When Roberto was a young lad at the start of his career, he was wondering: “What is my place in this world?” The only criteria for him was working with nature for nature. Working on the “thing” that connect all of mother nature, rivers. For this very reason Roberto focused his effort on exactly that.

One of the projects that Roberto works on, is the the removal of the Barrage du Verzin. Not an easy task to say the least. In 2007, the 75 year contract of the EDF hydropower-company was coming to an end. This meant the EDF could try to get an new contract or just stop operation and hand over the responsibilities of the project to the government. The government took over operations in 2009. In the contract there was not stated: if the hydropowersheme comes to an end, EDF should dismantle the project. So now the government was decision maker and needed to find a solution to either remove the dam or find alternatives. Unfortunately this discussion was not going anywhere. It was only after organisations like European Rivers Network put pressure on the decision-making-process, that the government in 2014 decided to remove both dams. The benefits of letting the dam stay did not outweigh the benefits of a free-flowing Seluné river.

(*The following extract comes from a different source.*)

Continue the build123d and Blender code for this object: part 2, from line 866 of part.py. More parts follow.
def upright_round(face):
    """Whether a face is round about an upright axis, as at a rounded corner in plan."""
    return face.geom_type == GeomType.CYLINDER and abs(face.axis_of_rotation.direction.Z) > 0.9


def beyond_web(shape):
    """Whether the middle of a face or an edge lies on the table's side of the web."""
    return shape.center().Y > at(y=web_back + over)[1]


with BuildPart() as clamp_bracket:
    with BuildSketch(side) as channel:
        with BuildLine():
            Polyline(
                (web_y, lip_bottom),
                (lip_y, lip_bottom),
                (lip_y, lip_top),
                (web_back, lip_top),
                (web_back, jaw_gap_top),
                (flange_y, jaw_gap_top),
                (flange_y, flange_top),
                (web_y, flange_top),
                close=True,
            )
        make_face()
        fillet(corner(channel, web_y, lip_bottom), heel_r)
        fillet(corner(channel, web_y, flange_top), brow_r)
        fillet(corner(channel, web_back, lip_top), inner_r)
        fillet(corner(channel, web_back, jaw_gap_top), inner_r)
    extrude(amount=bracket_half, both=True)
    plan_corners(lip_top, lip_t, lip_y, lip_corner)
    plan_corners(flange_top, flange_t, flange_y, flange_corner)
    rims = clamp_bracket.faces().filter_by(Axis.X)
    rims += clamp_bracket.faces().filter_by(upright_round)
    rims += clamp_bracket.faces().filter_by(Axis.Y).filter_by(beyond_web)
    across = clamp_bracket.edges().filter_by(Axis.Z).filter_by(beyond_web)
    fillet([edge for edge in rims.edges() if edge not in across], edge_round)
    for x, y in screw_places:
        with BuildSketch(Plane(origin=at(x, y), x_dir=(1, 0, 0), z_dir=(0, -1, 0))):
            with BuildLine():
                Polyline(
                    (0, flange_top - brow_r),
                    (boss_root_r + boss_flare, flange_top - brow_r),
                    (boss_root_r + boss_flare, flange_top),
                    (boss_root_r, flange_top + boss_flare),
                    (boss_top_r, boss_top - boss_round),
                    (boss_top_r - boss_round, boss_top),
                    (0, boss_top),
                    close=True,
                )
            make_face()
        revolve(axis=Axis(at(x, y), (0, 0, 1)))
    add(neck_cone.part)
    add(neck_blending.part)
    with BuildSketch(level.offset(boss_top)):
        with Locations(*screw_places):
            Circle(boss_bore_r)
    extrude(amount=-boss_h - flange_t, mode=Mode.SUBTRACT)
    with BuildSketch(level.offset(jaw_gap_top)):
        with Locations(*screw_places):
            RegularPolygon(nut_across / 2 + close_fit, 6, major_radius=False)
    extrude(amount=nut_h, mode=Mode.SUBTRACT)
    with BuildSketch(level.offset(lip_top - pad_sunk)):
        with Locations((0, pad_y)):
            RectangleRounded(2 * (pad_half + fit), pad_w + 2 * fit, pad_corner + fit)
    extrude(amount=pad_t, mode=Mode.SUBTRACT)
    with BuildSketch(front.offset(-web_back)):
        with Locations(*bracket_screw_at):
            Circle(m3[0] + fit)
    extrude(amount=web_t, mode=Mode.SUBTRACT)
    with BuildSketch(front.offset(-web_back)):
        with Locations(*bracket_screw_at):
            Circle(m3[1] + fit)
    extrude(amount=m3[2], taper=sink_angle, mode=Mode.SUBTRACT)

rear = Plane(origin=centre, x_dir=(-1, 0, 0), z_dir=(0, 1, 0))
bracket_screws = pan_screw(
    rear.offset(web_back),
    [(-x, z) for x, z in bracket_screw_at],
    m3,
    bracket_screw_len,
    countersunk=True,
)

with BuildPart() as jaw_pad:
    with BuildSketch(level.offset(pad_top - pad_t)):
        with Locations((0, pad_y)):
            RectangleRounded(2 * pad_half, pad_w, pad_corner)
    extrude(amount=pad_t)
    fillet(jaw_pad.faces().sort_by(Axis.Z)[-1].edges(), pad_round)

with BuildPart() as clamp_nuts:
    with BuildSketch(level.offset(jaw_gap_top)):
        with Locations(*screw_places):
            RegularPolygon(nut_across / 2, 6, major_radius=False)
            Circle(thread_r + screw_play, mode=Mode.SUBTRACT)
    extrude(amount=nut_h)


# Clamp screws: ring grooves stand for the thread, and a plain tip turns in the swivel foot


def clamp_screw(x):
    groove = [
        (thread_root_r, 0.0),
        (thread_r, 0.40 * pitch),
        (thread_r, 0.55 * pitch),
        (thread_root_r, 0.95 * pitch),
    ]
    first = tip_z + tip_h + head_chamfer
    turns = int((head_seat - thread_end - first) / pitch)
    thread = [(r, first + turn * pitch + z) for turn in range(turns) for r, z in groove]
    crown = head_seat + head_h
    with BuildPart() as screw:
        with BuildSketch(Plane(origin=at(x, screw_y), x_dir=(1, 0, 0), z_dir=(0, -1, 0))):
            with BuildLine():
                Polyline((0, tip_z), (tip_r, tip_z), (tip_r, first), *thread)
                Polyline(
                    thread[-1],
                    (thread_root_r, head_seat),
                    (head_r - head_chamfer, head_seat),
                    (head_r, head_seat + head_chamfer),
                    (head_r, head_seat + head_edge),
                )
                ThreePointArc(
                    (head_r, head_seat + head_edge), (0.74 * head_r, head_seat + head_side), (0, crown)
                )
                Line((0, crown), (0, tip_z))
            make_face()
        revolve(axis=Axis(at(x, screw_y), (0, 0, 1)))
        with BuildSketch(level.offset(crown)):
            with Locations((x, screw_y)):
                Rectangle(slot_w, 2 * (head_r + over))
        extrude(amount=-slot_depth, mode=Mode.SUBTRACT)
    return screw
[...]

For example: the Barrage du Verzin had problems with polluted sediment and blocking salmon migration, things that were not a topic of conservation when implementing hydropower. So what happened next may be a surprise. A part of the locals were against the removal of the Barrage du Verzin. The locals that lived their entire lives near the basin started to worry. People downstream were afraid that flooding could start and the people upstream where afraid the recreation activities and the beauty of a large waterbody was removed. There was no dialog happening to explain the good of the dam removal to the locals.

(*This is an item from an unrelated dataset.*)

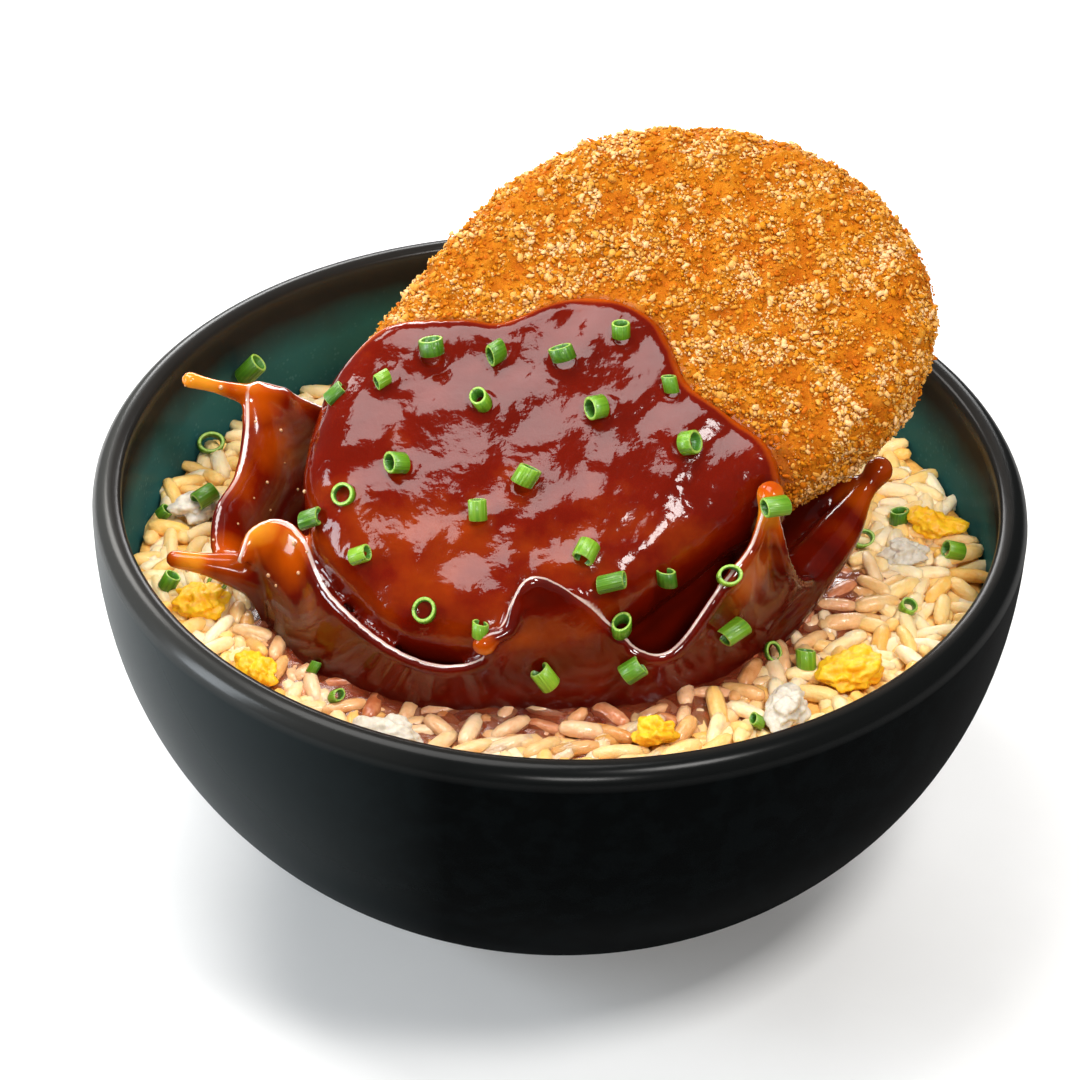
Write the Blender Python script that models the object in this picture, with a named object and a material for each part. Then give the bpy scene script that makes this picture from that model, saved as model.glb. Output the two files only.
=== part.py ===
"""A bowl of fried rice with a breaded chicken chop and a crown of brown sauce.

Lengths are millimetres here and become metres in the scene. The origin is the
middle of the bowl's foot, +Z is up, and the picture looks along +Y from above.
"""

import math
import random

import bmesh
import bpy
from mathutils import Matrix, Vector, noise
from mathutils.bvhtree import BVHTree

MM = 0.001
GAP = 0.3

# Bowl
BOWL_RADIUS = 96.3
BOWL_HEIGHT = 89.5
BOWL_WIDEST = 85.7
BELLY_DEPTH = 90.6
BELLY_SQUARENESS = 2.18
BOWL_INSIDE = 90.3
INSIDE_STRAIGHT = 77.4
INSIDE_SQUARENESS = 2.5
BOWL_FLOOR = 9.0
FOOT_RADIUS = 42.4
FOOT_RECESS = 37.0
FOOT_RECESS_DEPTH = 2.2
BOWL_SIDES = 48
# The foot and the lip are (radius, height) points, and the walls have levels.
FOOT = [(FOOT_RECESS, FOOT_RECESS_DEPTH), (38.4, 0.0), (FOOT_RADIUS, 0.0), (44.0, 2.9)]
LIP = [(95.8, 87.7), (94.4, 89.1), (92.6, BOWL_HEIGHT), (91.0, 89.3), (90.3, 88.3)]
OUTSIDE_LEVELS = (8, 16, 27, 41, 57, 73, BOWL_WIDEST)
INSIDE_LEVELS = (76, 66, 55, 41, 27, 17, 11)

# Chicken chop, a tilted oval patty with a round edge
CHOP_CENTRE = Vector((11.0, 6.0, 109.6))
CHOP_TILT = math.radians(30)
CHOP_TURN = math.radians(10)
CHOP_RADIUS = 56.5
CHOP_OVAL = 11.7
CHOP_OVAL_ANGLE = math.radians(49)
CHOP_EGG = 3.7
CHOP_EGG_ANGLE = math.radians(5)
CHOP_HALF = 9.0
CHOP_DOME = 1.2
CHOP_SIDES = 36
CHOP_FLATS = 4
CHOP_BENDS = 6
CRAG = 1.5
CRAG_SIZE = 4.0
CRAG_START = 2.5

# Rice
RICE_LEVEL = 65.0
RICE_TILT = Vector((2.0, -2.5))
RICE_LUMP = 18.0
RICE_RINGS_AT = (0.14, 0.28, 0.42, 0.55, 0.68, 0.8, 0.9, 1.0)
MOUND_CENTRE = Vector((12.0, 28.0))
MOUND_REACH = Vector((38.0, 44.0))
MOUND_HEIGHT = 60.0
GRAIN_LENGTH = 9.0
GRAIN_WIDTH = 2.9
GRAIN_SIDES = 4
GRAIN_SPACING = 12.5
GRAIN_CLEARANCE = 0.7
GRAIN_TRIES = 2500

# Sauce. The coat on the chop ends in a rounded lip, and its edge is given on
# the chop's face as (across, uphill) from the chop's middle.
COAT = 3.0
COAT_ROOT = 1.5
COAT_LIP = 3.6
COAT_MESH = (110, 14, 10)
COAT_DETAIL = 0.13
COAT_EDGE = [
    (-62, -14), (-50, -3), (-44, 1), (-32, 3), (-24, 3), (-16, 8), (-9, 11), (-1, 11),
    (6, 8), (10, 3), (15, -5), (25, -11), (33, -16), (37, -25), (38, -40), (30, -70),
]
POOL_LEVEL = 69.5
POOL_DEPTH = 9.0
POOL_EDGE = [
    (-44, 26), (-50, 14), (-55, 2), (-59, -12), (-58, -23), (-52, -33), (-44, -41),
    (-33, -46), (-20, -49), (-6, -49), (8, -48), (20, -45), (31, -38), (40, -28),
    (50, -13), (55, -2), (50, 10), (20, 22), (-16, 30), (-34, 32),
]
FINGER_SIDES = 7
SAUCE_DETAIL = 0.5
SHEET_ROOT = 64.0
SHEET_FOOT = 2.4
SHEET_LIP = 1.4
SHEET_LEVELS = (0, 0.4, 0.75, 0.95)
# Each station of a sheet is its foot (x, y) and its rim (x, y, z).
LEFT_SHEET = [
    ((-43, 27), (-45, 28, 84)),
    ((-48, 22), (-55, 27, 89)),
    ((-52, 15), (-62, 25, 92)),
    ((-55, 8), (-67, 21, 93)),
    ((-57, 1), (-67, 13, 87)),
    ((-59, -6), (-68, 3, 83)),
    ((-60, -12), (-70, -7, 82)),
    ((-60, -17), (-70, -15, 78)),
    ((-59, -22), (-66, -21, 75)),
]
FRONT_SHEET = [
    ((-60, -16), (-64, -23, 82)),
    ((-58, -22), (-62, -20, 86)),
    ((-55, -28), (-57, -19, 88)),
    ((-51, -34), (-52, -23, 87)),
    ((-45, -40), (-47, -33, 82)),
    ((-34, -46), (-35, -43, 77)),
    ((-22, -49), (-22, -47, 75)),
    ((-14, -49), (-15, -47, 77)),
    ((-9, -49), (-10, -49, 88)),
    ((-4, -49), (-6, -48, 97)),
    ((1, -49), (0, -47, 95)),
    ((8, -48), (8, -46, 87)),
    ((17, -46), (17, -45, 76)),
    ((25, -42), (25, -45, 76)),
    ((31, -39), (32, -41, 85)),
    ((37, -33), (38, -36, 94)),
    ((41, -28), (41, -32, 105)),
    ((45, -22), (45, -31, 92)),
    ((49, -16), (49, -22, 80)),
    ((52, -10), (54, -12, 74)),
]
# Sauce that runs off the chop's raised edge into the pool
CURTAIN = [
    ((2, -43), (2, -43, 74)),
    ((12, -39), (13, -39, 79)),
    ((20, -34), (21, -34, 84)),
    ((28, -28), (30, -28, 89)),
    ((35, -20), (37, -22, 94)),
    ((39, -12), (42, -15, 97)),
]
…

So the locals had a lack of information, comfort and expertise. A devil’s cocktail of emotions ready to make people revolt. Not real surprising afterwards, it where people’s livelihoods that were at stake. Because there where many regional and NGOs and fishermen organisations for the dam removal.  The removal of the dam, from the locals perspective felt like a fight between the small community of locals that wanted to keep the dam, against the big national government that wanted the remove the Barrage du Verzin.

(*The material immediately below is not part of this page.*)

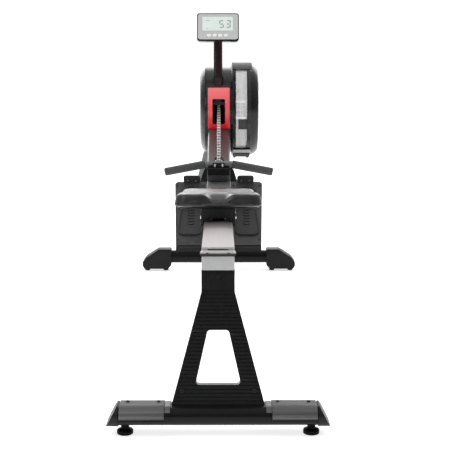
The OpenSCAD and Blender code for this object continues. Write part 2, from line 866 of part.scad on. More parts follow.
// Sliding heel cup on the footplate
module heel_cup() {
    on_plate() {
        difference() {
            translate([0, 0, 0.1]) linear_extrude(heel_lift) hull() {
                translate([foot_mid - 34, 190]) square([66, 10]);
                translate([foot_mid - 20, 60]) circle(23);
                translate([foot_mid + 26, 60]) circle(23);
            }
            translate([0, 0, 4]) linear_extrude(heel_lift) hull() {
                translate([foot_mid - 31, 170]) square([60, 40]);
                translate([foot_mid - 20, 62]) circle(20);
                translate([foot_mid + 26, 62]) circle(20);
            }
            for (t = [85 : 13.6 : 154]) translate([foot_mid, t + slot_arc, -1]) intersection() {
                difference() {
                    cylinder(h = 8, r = slot_arc + 2);
                    translate([0, 0, -1]) cylinder(h = 10, r = slot_arc - 2);
                }
                translate([-12.5, -slot_arc - 3, 0]) cube([25, slot_arc, 8]);
            }
        }
    }
}
module heel_cup_left() { color([0.28, 0.28, 0.29]) mirror([1, 0, 0]) heel_cup(); }
module heel_cup_right() { color([0.28, 0.28, 0.29]) heel_cup(); }

// ---- seat ----

module on_seat() {
    on_rail() translate([0, seat_s, 0]) children();
}

module seat_outline(inset) {
    w = seat_w / 2 - inset;
    d = seat_d / 2 - inset;
    hull() for (p = [[-w + 30, -d + 30], [w - 30, -d + 30], [-w + 46, d - 40], [w - 46, d - 40]])
        translate(p) circle(30);
}

module seat_cushion() {
    color([0.2, 0.19, 0.19]) on_seat() translate([0, 0, 45]) difference() {
        linear_extrude(seat_pad_h) seat_outline(0);
        translate([0, -seat_d / 2 - 6, seat_pad_h + 14]) sphere(30);
    }
}

module seat_pan() {
    color("black") on_seat() translate([0, 0, 38]) linear_extrude(7) seat_outline(12);
}

module carriage() {
    color([0.1, 0.1, 0.1]) on_seat() difference() {
        union() {
            translate([-50, -98, 11]) cube([100, 196, 27]);
            for (side = [-1, 1]) translate([side * 46.2 - 3.8, -98, -14]) cube([7.6, 196, 40]);
        }
        translate([-38, -88, 8]) cube([76, 176, 22]);
        for (y = [-64, 64]) translate([0, y, roller_z]) disc_x(-60, 60, 4);
    }
}

module roller_axles() {
    color("silver") on_seat() for (y = [-64, 64]) translate([0, y, roller_z]) {
        disc_x(-50, 50, 4);
        for (x = [-53, 50]) disc_x(x, x + 3, 7);
    }
}

module guide_pads() {
    color([0.3, 0.3, 0.3]) on_seat() {
        for (side = [-1, 1], y = [-64, 64])
            translate([side * 37.6 - 4.8, y - 20, -13.5]) cube([9.6, 40, 7]);
        for (side = [-1, 1]) translate([side * 32 - 9, -98, 0.8]) cube([18, 6, 10.2]);
    }
}

module rollers() {
    for (x = [-27, 27]) difference() {
        union() {
            disc_x(x - 9, x + 9, 12);
            disc_x(x - 10.5, x + 10.5, 7);
        }
        disc_x(x - 20, x + 20, 4.05);
    }
}
module rollers_rear() { color("white") on_seat() translate([0, -64, roller_z]) rollers(); }
module rollers_front() { color("white") on_seat() translate([0, 64, roller_z]) rollers(); }

// ---- handle ----

module handle_bar() {
    color([0.3, 0.31, 0.31]) translate([0, handle_y, handle_z]) {
        disc_x(-bar_half, bar_half, bar_r);
        for (side = [-1, 1]) translate([side * bar_half, 0, 0]) rotate([0, side * droop, 0]) {
            sphere(bar_r);
            if (side > 0) disc_x(0, 160, bar_r);
            else disc_x(-160, 0, bar_r);
        }
    }
}

// Clamp block on the bar, with the U-bolt that the chain ends on
module handle_yoke() {
    color([0.15, 0.15, 0.15]) difference() {
        union() {
            translate([-24, handle_y - 15.5, handle_z - 9]) cube([48, 31, 16]);
            translate([-5, handle_y + 12, handle_z + 2]) cube([10, 9.5, 11]);
        }
        translate([0, handle_y, handle_z]) disc_x(-60, 60, bar_r);
    }
    color("silver") {
        difference() {
            translate([0, handle_y + 6.5, handle_z + 7]) rotate([30, 0, 0])
                rotate_extrude() translate([u_bolt_x, 0]) circle(2.6);
            translate([-30, handle_y - 60, handle_z - 30]) cube([60, 66.5, 80]);
            translate([0, handle_y, handle_z]) disc_x(-60, 60, bar_r + 0.5);
        }
        for (x = [-u_bolt_x, u_bolt_x], z = [-6, -1])
            translate([x, handle_y - 15.5, handle_z + z]) disc_y(-3, 0, 3.4);
    }
}

module grip(side) {
    len = (handle_w / 2 - bar_half) / cos(droop) - 3;
    color([0.2, 0.2, 0.2]) translate([side * bar_half, handle_y, handle_z]) rotate([0, side * droop, 0])
        mirror([side < 0 ? 1 : 0, 0, 0]) difference() {
            union() {
                disc_x(4, len - 4, grip_d / 2);
                translate([len - 4, 0, 0]) rotate([0, 90, 0])
                    cylinder(h = 4, r1 = grip_d / 2, r2 = grip_d / 2 - 4);
            }
            disc_x(0, 160, bar_r);
        }
}
module grips() {
    grip(-1);
    grip(1);
}

// ---- console ----

module console_case() {
    color("black") {
        on_console() difference() {
            translate([0, 0, -case_t]) linear_extrude(case_t - 2) round_rect(console_w, console_h, 12);
            translate([0, 2, -case_t + 3]) linear_extrude(case_t)
                round_rect(console_w - 10, console_h - 14, 9);
        }
        // Knuckle on the hinge pin
        difference() {
            hull() {
                translate([console_x, pin_y, pin_z]) disc_x(-12.5, 12.5, 7);
                on_console() translate([-12.5, -38, -case_t - 1]) cube([25, 22, 2]);
            }
            translate([0, pin_y, pin_z]) disc_x(-20, 20, 3.06);
        }
    }
}

module console_face() {
    color([0.72, 0.72, 0.72]) on_console() difference() {
        translate([0, 2, -2]) linear_extrude(2) round_rect(console_w - 8, console_h - 12, 10);
        translate([lcd_x, lcd_y, -5]) linear_extrude(10) square([134, 62], center = true);
        for (x = button_x) translate([x, -36, -5]) linear_extrude(10) flat_oval(19, 13);
    }
}

module console_screen() {
    color([0.82, 0.87, 0.84]) on_console() {
        translate([lcd_x, lcd_y, -4]) linear_extrude(3.4) square([133.6, 61.6], center = true);
        translate([0, 0, -12]) linear_extrude(1.6) square([console_w - 24, console_h - 24], center = true);
        for (x = [-70, 70], y = [-20, 45]) translate([x, y, -case_t + 3]) cylinder(h = case_t - 15, r = 3);
        translate([lcd_x, lcd_y, -10.5]) linear_extrude(7) square([120, 50], center = true);
    }
}

module button(i) {
    color("white") on_console() translate([button_x[i], -36, 0]) {
        translate([0, 0, -5]) linear_extrude(6.8) flat_oval(18.2, 12.2);
        translate([0, 0, -7]) cylinder(h = 3, r = 4);
    }
}
module button_1() { button(0); }
module button_2() { button(1); }
module button_3() { button(2); }
module button_4() { button(3); }

rail();
rail_end_plate();
rail_end_stop();
rail_front_stop();
rear_leg();
frame_bolts();
rear_beam();
rear_pads();
rear_caps();
rear_foot_left();
rear_foot_right();
front_beam();
front_legs();
leg_brace();
front_stabilizer();
front_caps();
wheel_left();
wheel_right();
neck_cover();
handle_rest();
mast();
housing_shell();
housing_side_cover();
chain_port();
console_post();
fan_inner_ring();
fan_guard();
fan_side_cover();
guard_clamp();
guard_tray();
fan_rotor();
damper();
axle();
bearings();
sprocket();
return_spool();
chain();
foot_base_left();
foot_base_right();
toe_tabs();
foot_straps();
heel_cup_left();
heel_cup_right();
seat_cushion();
seat_pan();
carriage();
roller_axles();
guide_pads();
rollers_rear();
rollers_front();
handle_bar();
handle_yoke();
grips();
console_case();
console_face();
console_screen();
button_1();
button_2();
button_3();
button_4();
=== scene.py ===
import json
from math import asin, atan2, cos, exp, pi, radians, sin, sqrt, tau

import bmesh
import bpy
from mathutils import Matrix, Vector


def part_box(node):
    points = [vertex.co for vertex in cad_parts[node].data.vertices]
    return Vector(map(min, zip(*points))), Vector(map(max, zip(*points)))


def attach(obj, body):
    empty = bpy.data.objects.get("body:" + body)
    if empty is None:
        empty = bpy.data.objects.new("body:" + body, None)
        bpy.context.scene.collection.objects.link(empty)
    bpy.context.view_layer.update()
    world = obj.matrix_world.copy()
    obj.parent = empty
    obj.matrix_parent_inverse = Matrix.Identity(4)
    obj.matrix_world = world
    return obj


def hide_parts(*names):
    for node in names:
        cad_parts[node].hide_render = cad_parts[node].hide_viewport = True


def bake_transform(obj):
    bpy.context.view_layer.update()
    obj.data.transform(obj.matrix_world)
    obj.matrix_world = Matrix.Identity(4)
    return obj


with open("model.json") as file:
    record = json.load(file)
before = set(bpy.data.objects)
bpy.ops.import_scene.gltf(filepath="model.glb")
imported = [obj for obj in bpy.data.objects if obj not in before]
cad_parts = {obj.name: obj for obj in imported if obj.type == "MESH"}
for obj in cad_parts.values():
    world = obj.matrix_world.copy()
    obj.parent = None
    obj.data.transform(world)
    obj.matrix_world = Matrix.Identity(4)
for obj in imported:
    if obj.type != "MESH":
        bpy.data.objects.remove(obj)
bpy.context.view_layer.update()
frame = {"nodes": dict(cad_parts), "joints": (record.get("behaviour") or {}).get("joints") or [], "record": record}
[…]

Only in the last few years locals were involved and educated, which gave some nuance and turned people around. However, posters hanging around the Barrage du Verzin still shows what lack of information and dialog does. Posters with propaganda based on wrong information. Nowadays only a small group of people is still against the removal of the dam and wanted to see this fight through the end.

Their fight is now over,in 2017 politicians have given the green light and workers started in 2018 with preparations to remove the dams. Making the riverbanks like they used to be and if all works out correctly, the removal will be happening in May 2019.

I asked Roberto what his best memory was of the 20 year conflict that led to the removal of the Barrage du Verzin and he sad: “That will be in May 2019!” He did however, had the utmost respect to two local people that were for the removal of the Barrage du Verzin: Aurélie Joué, director of the Syndicat mixt de bassin de la Seluné and Michel Thoury, former (deceased in 2015) regional deputy and president also of the Syndicat mixt de bassin de la Seluné . They often find them-self in heated arguments with other locals and did not backed down even when “things” got violent.

So in conclusion: engineering a social situation where locals get educated, information and comfort by dialog is the most important lesson learned from the Barrage du Verzin conflict. Beside that, in future hydro-power schemes contracts must have stated how to restore rivers after operations.

The Happy Fish Journey is a cycling tour through Europe by Rik Bomer.

The ambition is to visit as many people as possible. People that inspire change in their river communities by creating better fish migration possibilities. What I noticed in my preparations, is that there are a lot of people involved in making fish happy, for different reasons but all share the common goals to have a healthy fish population. Removing the barriers that fish face to let them take the swim way, like nature intended. Establishing a flourishing ecosystem once again. These are the people, change makers, from who we want stories. Stories that inspire and show the positive side of environmental development for all to see and learn. Piquing the interest of the public, for example: students and their teachers, commercial and recreational anglers to influence, resource and river managers, policy makers and decisions makers.